Intervenções como as que foram autorizadas, para ele, dão "ampla discricionariedade para que a autoridade policial, na ponta, decida o que é debate acadêmico e o que é debate eleitoral".

"O grande risco de ações como essa é dar um cheque em branco para que o burocrata que atua na ponta decida qual o limite da liberdade acadêmica. Por isso é gravíssimo a ação que os TREs estavam permitindo", diz o coordenador do Supremo em Pauta, projeto que monitora as ações do STF.

Nesse sentido, a ministra Cármen Lúcia, em sua decisão, afirma que a "liberdade de pensamento não é concessão do Estado".

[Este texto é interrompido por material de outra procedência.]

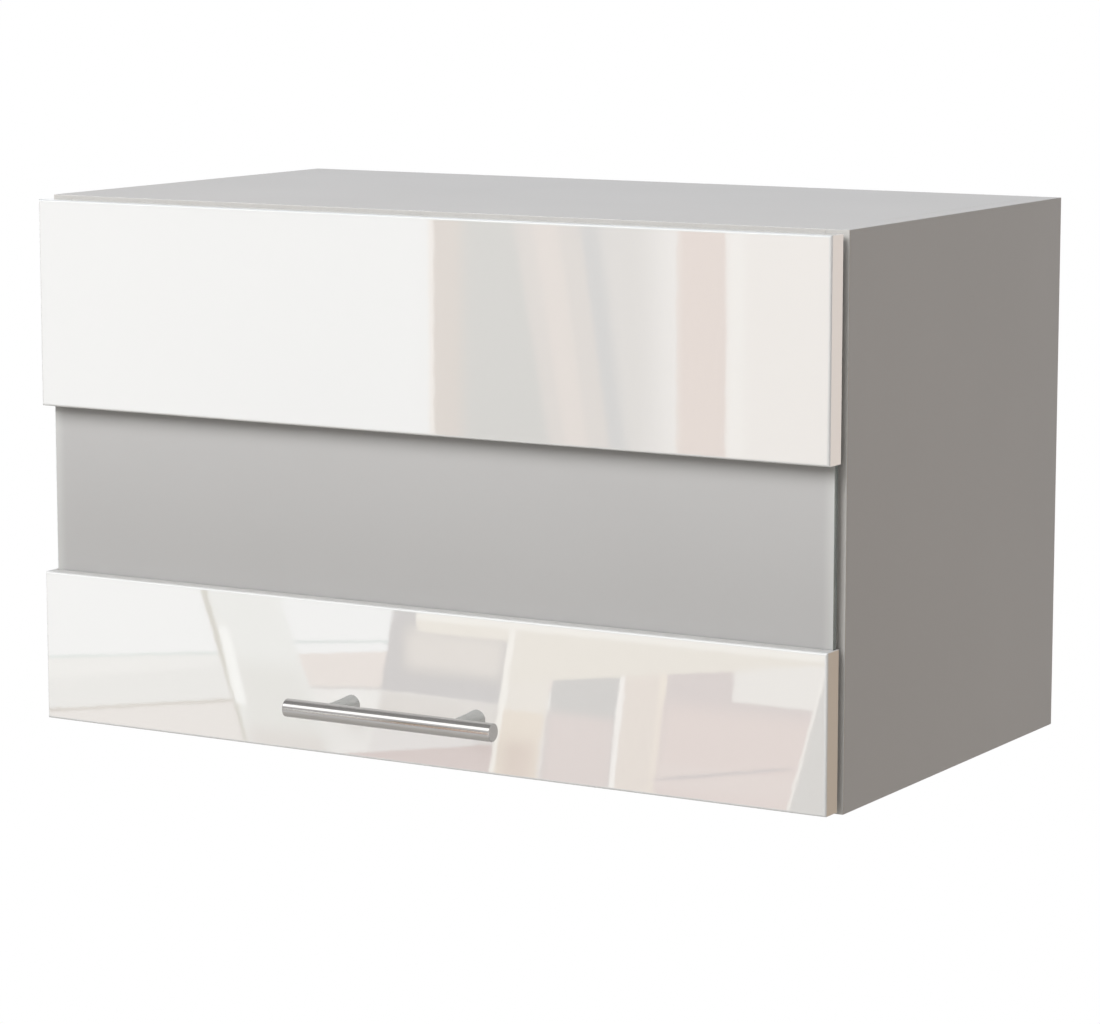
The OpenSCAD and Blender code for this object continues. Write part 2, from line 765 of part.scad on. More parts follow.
module right_hinge_cup_shape() {
    difference() {
        union() {
            difference() {
                rod_y(cup_r - hole_play, door_back_y - cup_depth + hole_play, door_back_y, hinge_x, cup_z);
                rod_y(cup_r - hole_play - cup_wall, cup_floor_y, door_back_y + cut, hinge_x, cup_z);
            }
            slab_y(door_back_y, door_back_y + cup_flange_t) difference() {
                translate([hinge_x, cup_z]) {
                    circle(cup_flange_r);
                    translate([-cup_screw_x, -cup_screw_drop - cup_ear_r])
                        square([2 * cup_screw_x, 2 * cup_ear_r]);
                    for (x = [-cup_screw_x, cup_screw_x]) translate([x, -cup_screw_drop]) circle(cup_ear_r);
                }
                translate([hinge_x, cup_z]) circle(cup_r - hole_play - cup_wall);
            }
            // the lugs run from the floor of the cup to just past the pin
            intersection() {
                rod_y(cup_r - hole_play, door_back_y - cup_depth + hole_play, door_back_y, hinge_x, cup_z);
                for (x = [-lug_x - lug_t, lug_x])
                    block(hinge_x + x, hinge_x + x + lug_t, door_back_y - cup_depth + hole_play,
                        axis_y + hinge_eye_r, axis_z - hinge_eye_r, axis_z + hinge_eye_r);
            }
        }
        rod_x(hinge_pin_d / 2 + pin_play, hinge_x - cup_r, hinge_x + cup_r, axis_y, axis_z);
        for (x = [-cup_screw_x, cup_screw_x]) rod_y(cup_screw_d / 2 + hole_play, door_back_y - cut,
            door_back_y + cup_flange_t + cut, hinge_x + x, cup_z - cup_screw_drop);
    }
}

module left_hinge_plate() {
    color(steel) left() right_hinge_plate_shape();
}

module right_hinge_plate() {
    color(steel) right_hinge_plate_shape();
}

module left_hinge_arm() {
    color(steel) left() right_hinge_arm_shape();
}

module right_hinge_arm() {
    color(steel) right_hinge_arm_shape();
}

module left_hinge_cup() {
    color(steel) left() right_hinge_cup_shape();
}

module right_hinge_cup() {
    color(steel) right_hinge_cup_shape();
}

module hinge_pins() {
    half_l = lug_x + lug_t;
    color(zinc) both() rod_x(hinge_pin_d / 2, hinge_x - half_l, hinge_x + half_l, axis_y, axis_z);
}

module hinge_plate_screws() {
    color(steel) both() for (x = [-plate_screw_x, plate_screw_x])
        translate([hinge_x + x, plate_line_y, deck_top_z - plate_wing_t - screw_head_t])
            screw(plate_screw_d, plate_wing_t + screw_in, plate_screw_head_d, screw_head_t);
}

module hinge_arm_screws() {
    color(steel) both() for (y = arm_screw_ys) translate([hinge_x, y, arm_low_z - screw_head_t])
        screw(arm_screw_d, deck_top_z - arm_low_z - arm_screw_end_gap, arm_screw_head_d, screw_head_t);
}

module hinge_cup_screws() {
    color(steel) both() for (x = [-cup_screw_x, cup_screw_x])
        translate([hinge_x + x, door_back_y + cup_flange_t + cup_screw_head_t, cup_z - cup_screw_drop])
            rotate([90, 0, 0])
                screw(cup_screw_d, cup_flange_t + cup_screw_in, cup_screw_head_d, cup_screw_head_t);
}

// ---- stays ----

module right_base() {
    difference() {
        union() {
            slab_x(base_face_x, inner_x) rounded_rect(stay_y - base_half_y, stay_y + base_half_y,
                stay_z - base_half_z, stay_z + base_half_z, base_corner_r);
            rod_x(boss_r, boss_face_x, inner_x, stay_y, stay_z);
        }
        rod_x(pivot_d / 2 + hole_play, boss_face_x - cut, inner_x + cut, stay_y, stay_z);
        for (p = base_screws) rod_x(base_screw_d / 2 + hole_play, base_face_x - cut, inner_x + cut,
            stay_y + p[0], stay_z + p[1]);
    }
}

module cover_outline(grow) {
    rounded_rect(stay_y - base_half_y - grow, stay_y + base_half_y + grow,
        stay_z - base_half_z - grow, stay_z + base_half_z + grow, base_corner_r + grow);
}

module right_cover() {
    difference() {
        slab_x(cover_face_x, inner_x) cover_outline(hole_play + cover_wall);
        slab_x(cover_face_x + cover_wall, inner_x + cut) cover_outline(hole_play);
        rod_x(boss_r + hole_play, cover_face_x - cut, inner_x, stay_y, stay_z);
    }
}

module right_lever() {
    color(steel) difference() {
        slab_x(lever_x0, lever_x1)
            arm_outline([stay_y, stay_z], lever_hub_r, [knee_y, knee_z], arm_end_r);
        rod_x(pivot_d / 2 + pin_play, lever_x0 - cut, lever_x1 + cut, stay_y, stay_z);
        rod_x(knee_pin_d / 2 + pin_play, lever_x0 - cut, lever_x1 + cut, knee_y, knee_z);
    }
}

// a rivet along X through the plates from x0 to x1, with a head at each end
module rivet(d, x0, x1, y, z) {
    rod_x(d / 2, x0 - rivet_gap, x1 + rivet_gap, y, z);
    for (x = [x0 - rivet_gap - rivet_head_t, x1 + rivet_gap])
        rod_x(d / 2 + rivet_lip, x, x + rivet_head_t, y, z);
}

module right_knee() {
    rivet(knee_pin_d, link_x0, lever_x1, knee_y, knee_z);
}

module right_link() {
    color(steel) difference() {
        slab_x(link_x0, link_x1)
            arm_outline([knee_y, knee_z], arm_end_r, [bracket_y, bracket_z], link_end_r);
        rod_x(knee_pin_d / 2 + pin_play, link_x0 - cut, link_x1 + cut, knee_y, knee_z);
        rod_x(bracket_pin_d / 2 + 2 * pin_play, link_x0 - cut, link_x1 + cut, bracket_y, bracket_z);
    }
}

module right_bracket() {
    difference() {
        union() {
            block(ear_x1 - bracket_base_w, ear_x1, door_back_y, door_back_y + base_t,
                bracket_z - bracket_base_h / 2, bracket_z + bracket_base_h / 2);
            slab_x(ear_x0, ear_x1) {
                translate([door_back_y, bracket_z - arm_end_r])
                    square([bracket_y - door_back_y, 2 * arm_end_r]);
                translate([bracket_y, bracket_z]) circle(arm_end_r);
            }
        }
        rod_x(bracket_pin_d / 2 + hole_play, ear_x0 - cut, ear_x1 + cut, bracket_y, bracket_z);
        for (p = bracket_screws) rod_y(base_screw_d / 2 + hole_play, door_back_y - cut,
            door_back_y + base_t + cut, ear_x1 - p[0], bracket_z + p[1]);
    }
}

module left_stay_base() {
    color(zinc) left() right_base();
}

module right_stay_base() {
    color(zinc) right_base();
}

module stay_covers() {
    color(plastic_grey) both() right_cover();
}

module stay_base_screws() {
    color(steel) both() for (p = base_screws)
        translate([base_face_x - screw_head_t, stay_y + p[0], stay_z + p[1]]) rotate([0, 90, 0])
            screw(base_screw_d, base_t + screw_in, wood_screw_head_d, screw_head_t);
}

module stay_pivots() {
    color(steel) both() difference() {
        union() {
            rod_x(pivot_d / 2, pivot_head_x1, inner_x - pivot_end_gap, stay_y, stay_z);
            rod_x(pivot_head_r, pivot_head_x1 - pivot_head_t, pivot_head_x1, stay_y, stay_z);
        }
        translate([pivot_head_x1 - pivot_head_t - cut, stay_y, stay_z]) rotate([0, 90, 0])
            cylinder(d = hex_key / cos(30), h = hex_depth + cut, $fn = 6);
    }
}

module friction_washers() {
    color(plastic_grey) both() for (x = [lever_x1 + washer_gap, lever_x0 - washer_gap - washer_t])
        difference() {
            rod_x(washer_r, x, x + washer_t, stay_y, stay_z);
            rod_x(pivot_d / 2 + hole_play, x - cut, x + washer_t + cut, stay_y, stay_z);
        }
}

module left_stay_lever() {
    left() right_lever();
}

module right_stay_lever() {
    right_lever();
}

module left_knee_pin() {
    color(zinc) left() right_knee();
}

module right_knee_pin() {
    color(zinc) right_knee();
}

module left_stay_link() {
    left() right_link();
}

module right_stay_link() {
    right_link();
}

module left_door_bracket() {
    color(steel) left() right_bracket();
}

module right_door_bracket() {
    color(steel) right_bracket();
}

module bracket_pins() {
    color(zinc) both() rivet(bracket_pin_d, ear_x0, link_x1, bracket_y, bracket_z);
}

module bracket_screws() {
    color(steel) both() for (p = bracket_screws)
        translate([ear_x1 - p[0], door_back_y + base_t + screw_head_t, bracket_z + p[1]])
            rotate([90, 0, 0]) screw(base_screw_d, base_t + screw_in, wood_screw_head_d, screw_head_t);
}

left_side();
right_side();
top_panel();
bottom_panel();
back_panel();
side_edge_bands();
deck_edge_bands();
dowels();
cam_locks();
cam_bolts();
cam_caps();
left_hanger_housing();
right_hanger_housing();
left_hanger_hook();
right_hanger_hook();
hanger_covers();
hanger_adjusters();
hanger_screws();
left_wall_plate();
right_wall_plate();
upper_front();
lower_front();
glass_strip();
glazing_seals();
glass_clips();
glass_clip_screws();
door_bumpers();
handle_bar();
handle_posts();
handle_screws();
left_hinge_plate();
right_hinge_plate();
left_hinge_arm();
right_hinge_arm();
left_hinge_cup();
right_hinge_cup();
hinge_pins();
hinge_plate_screws();
hinge_arm_screws();
hinge_cup_screws();
left_stay_base();
right_stay_base();
stay_covers();
stay_base_screws();
stay_pivots();
friction_washers();
left_stay_lever();
right_stay_lever();
left_knee_pin();
right_knee_pin();
left_stay_link();
right_stay_link();
left_door_bracket();
right_door_bracket();
bracket_pins();
bracket_screws();
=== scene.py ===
# %% [markdown]
# # A lift up wall cabinet
#
# This lesson finishes a kitchen wall cabinet that comes in as 56 separate pieces at their real size:
# carcass boards, a gloss door in two boards with a satin glass strip between them, a bar handle,
# two hinges, two stays and two hangers. What is left to do is how they look: the finish of every
# surface, the small broken edges that catch the light, and the studio that the gloss mirrors.
# The first step loads the pieces and measures them, because every later size is taken from them.

# %% Load the cabinet and measure it
import json
import math

import bmesh
import bpy
import numpy as np
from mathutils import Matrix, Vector

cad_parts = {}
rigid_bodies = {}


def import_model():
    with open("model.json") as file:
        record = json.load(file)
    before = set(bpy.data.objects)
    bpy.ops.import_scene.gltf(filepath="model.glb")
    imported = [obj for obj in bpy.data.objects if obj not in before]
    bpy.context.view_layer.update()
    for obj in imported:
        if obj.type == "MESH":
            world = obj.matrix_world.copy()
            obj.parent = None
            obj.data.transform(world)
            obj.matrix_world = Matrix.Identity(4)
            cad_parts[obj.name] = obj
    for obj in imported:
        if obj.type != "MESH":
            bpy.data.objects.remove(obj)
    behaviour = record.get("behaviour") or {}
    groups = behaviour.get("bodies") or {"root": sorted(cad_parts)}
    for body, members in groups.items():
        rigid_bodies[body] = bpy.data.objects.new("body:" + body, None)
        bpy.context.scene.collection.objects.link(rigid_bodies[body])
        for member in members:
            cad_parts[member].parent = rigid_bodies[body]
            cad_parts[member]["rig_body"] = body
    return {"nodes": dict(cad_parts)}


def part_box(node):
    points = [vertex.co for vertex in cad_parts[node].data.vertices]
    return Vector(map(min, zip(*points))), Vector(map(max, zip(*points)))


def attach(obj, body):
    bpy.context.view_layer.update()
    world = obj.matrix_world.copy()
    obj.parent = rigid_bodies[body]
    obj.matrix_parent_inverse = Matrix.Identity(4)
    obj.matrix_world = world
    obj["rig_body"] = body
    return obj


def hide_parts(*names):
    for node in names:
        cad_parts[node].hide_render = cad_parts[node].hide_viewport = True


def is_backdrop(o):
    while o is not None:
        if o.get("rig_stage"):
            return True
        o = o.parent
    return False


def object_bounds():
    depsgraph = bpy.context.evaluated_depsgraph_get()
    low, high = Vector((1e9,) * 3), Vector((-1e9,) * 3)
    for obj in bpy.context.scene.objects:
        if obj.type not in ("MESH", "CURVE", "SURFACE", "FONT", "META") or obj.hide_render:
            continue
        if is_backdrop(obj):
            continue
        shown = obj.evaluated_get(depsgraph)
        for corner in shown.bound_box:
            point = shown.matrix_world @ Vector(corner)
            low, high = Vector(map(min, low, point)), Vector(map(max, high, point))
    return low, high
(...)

"É direito fundamental do indivíduo que pode até mesmo contrapor ao Estado. Por isso não pode ser impedida, sob pena de substituir-se o indivíduo pelo ente estatal, o que se sabe bem onde vai dar. E onde vai dar não é o caminho do direito democrático, mas da ausência de direito e déficit democrático. Exercício de autoridade não pode se converter em ato de autoritarismo, que é a providência sem causa jurídica adequada e fundamentada nos princípios constitucionais e legais vigentes."

Reações

As ações provocaram reações de ministros do Supremo e de entidades da sociedade civil.

Na sexta, 26, o ministro Luís Roberto Barroso disse que a "a polícia, como regra, só deve entrar em uma universidade se for para estudar".

Para o ministro Marco Aurélio, a interferência externa nas universidades é "de início, incabível". O ministro Ricardo Lewandowski disse que a presença de policiais em espaços acadêmicos "afronta a autonomia universitária e a liberdade de manifestação do pensamento que a Constituição garante aos professores e estudantes".

A ministra Rosa Weber, presidente do Tribunal Superior Eleitoral, disse que a corregedoria eleitoral iria investigar se houve excessos."A legislação veda a realização de propaganda em universidades públicas e privadas, mas a vedação dirige-se à propaganda eleitoral e não alcança a manifestação de liberdade de expressão", afirmou.

Outras entidades, como a Procuradoria Federal dos Direitos do Cidadão e a OAB, condenaram as ações.